Repeat each line word for word.

— START OF DATA LINES —

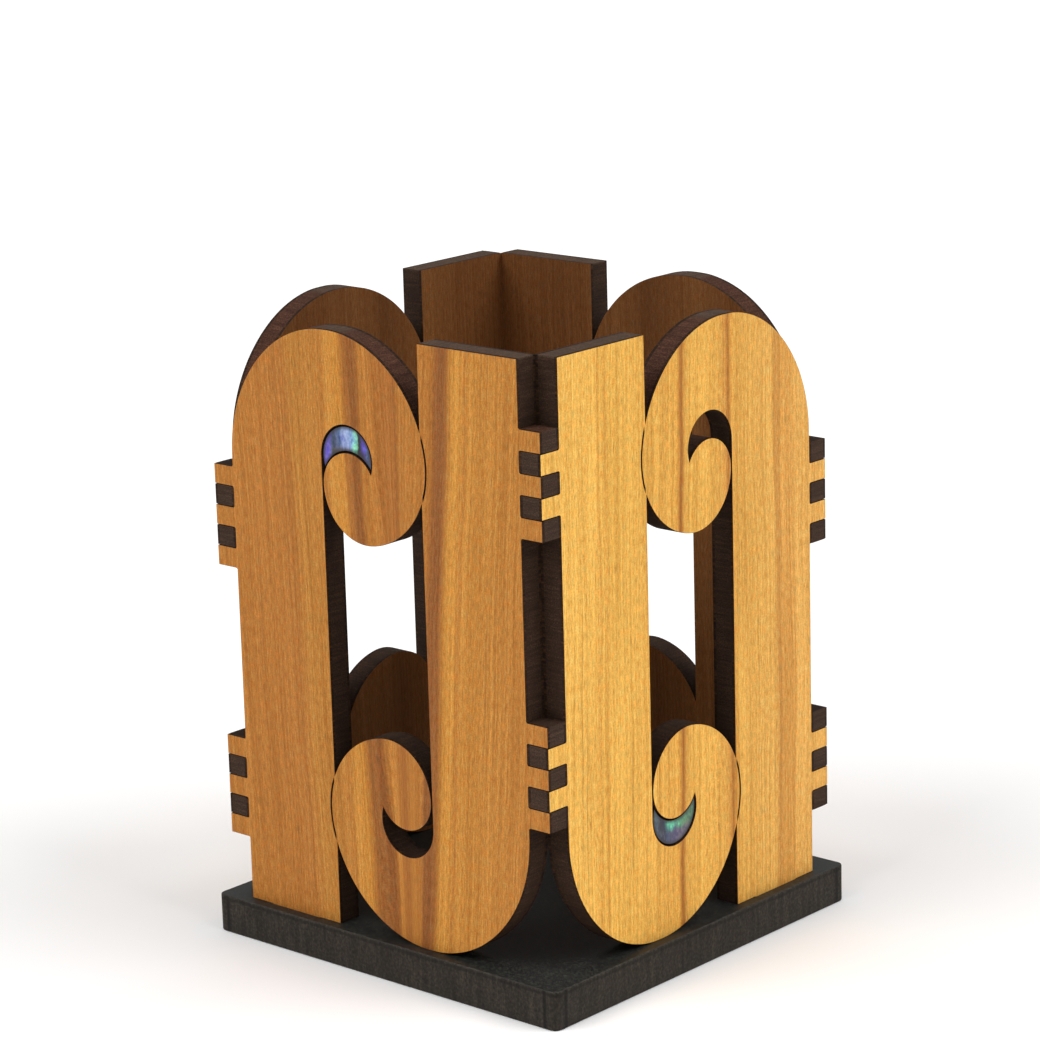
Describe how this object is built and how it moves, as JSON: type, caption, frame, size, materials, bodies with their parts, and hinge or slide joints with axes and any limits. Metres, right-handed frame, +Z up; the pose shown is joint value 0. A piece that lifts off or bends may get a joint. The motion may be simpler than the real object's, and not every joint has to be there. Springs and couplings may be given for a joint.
{
  "type": "pen holder",
  "caption": "Open square desk pen holder: four spiral-fretwork veneered panels finger-jointed at the corners, with shell inlays, on a flat base plate.",
  "frame": {"origin": "centre of the base plate's underside", "axes": "+Z up; the front panel faces -Y and the right panel faces +X; every panel's arch is on the left seen from outside on front and back, on the right on the other two"},
  "size_m": [0.0698, 0.0698, 0.0983],
  "materials": {
    "base_board": "matt stained fibreboard",
    "panel_board": "matt laser-cut fibreboard edge",
    "wood_veneer": "oiled straight-grained veneer",
    "shell": "polished iridescent shell"
  },
  "bodies": {
    "root": {"base_plate": "base_board", "front_core": "panel_board", "front_outer_veneer": "wood_veneer", "front_inner_veneer": "wood_veneer", "front_shell_inlay": "shell", "right_core": "panel_board", "right_outer_veneer": "wood_veneer", "right_inner_veneer": "wood_veneer", "right_shell_inlay": "shell", "back_core": "panel_board", "back_outer_veneer": "wood_veneer", "back_inner_veneer": "wood_veneer", "back_shell_inlay": "shell", "left_core": "panel_board", "left_outer_veneer": "wood_veneer", "left_inner_veneer": "wood_veneer", "left_shell_inlay": "shell"}
  },
  "joints": []
}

— END OF DATA LINES —

## RESPONSE FOR THIS EXERCISE
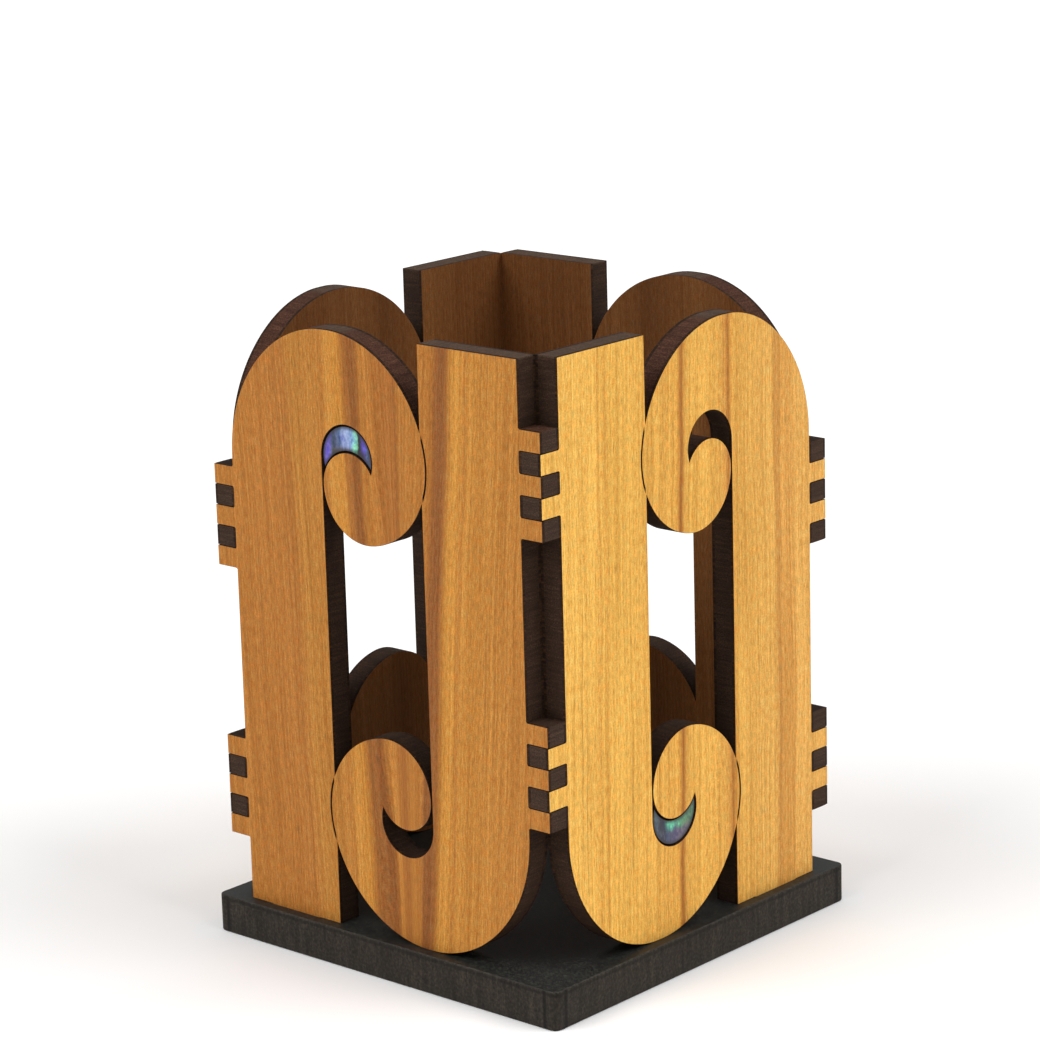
Describe how this object is built and how it moves, as JSON: type, caption, frame, size, materials, bodies with their parts, and hinge or slide joints with axes and any limits. Metres, right-handed frame, +Z up; the pose shown is joint value 0. A piece that lifts off or bends may get a joint. The motion may be simpler than the real object's, and not every joint has to be there. Springs and couplings may be given for a joint.
{
  "type": "pen holder",
  "caption": "Open square desk pen holder: four spiral-fretwork veneered panels finger-jointed at the corners, with shell inlays, on a flat base plate.",
  "frame": {"origin": "centre of the base plate's underside", "axes": "+Z up; the front panel faces -Y and the right panel faces +X; every panel's arch is on the left seen from outside on front and back, on the right on the other two"},
  "size_m": [0.0698, 0.0698, 0.0983],
  "materials": {
    "base_board": "matt stained fibreboard",
    "panel_board": "matt laser-cut fibreboard edge",
    "wood_veneer": "oiled straight-grained veneer",
    "shell": "polished iridescent shell"
  },
  "bodies": {
    "root": {"base_plate": "base_board", "front_core": "panel_board", "front_outer_veneer": "wood_veneer", "front_inner_veneer": "wood_veneer", "front_shell_inlay": "shell", "right_core": "panel_board", "right_outer_veneer": "wood_veneer", "right_inner_veneer": "wood_veneer", "right_shell_inlay": "shell", "back_core": "panel_board", "back_outer_veneer": "wood_veneer", "back_inner_veneer": "wood_veneer", "back_shell_inlay": "shell", "left_core": "panel_board", "left_outer_veneer": "wood_veneer", "left_inner_veneer": "wood_veneer", "left_shell_inlay": "shell"}
  },
  "joints": []
}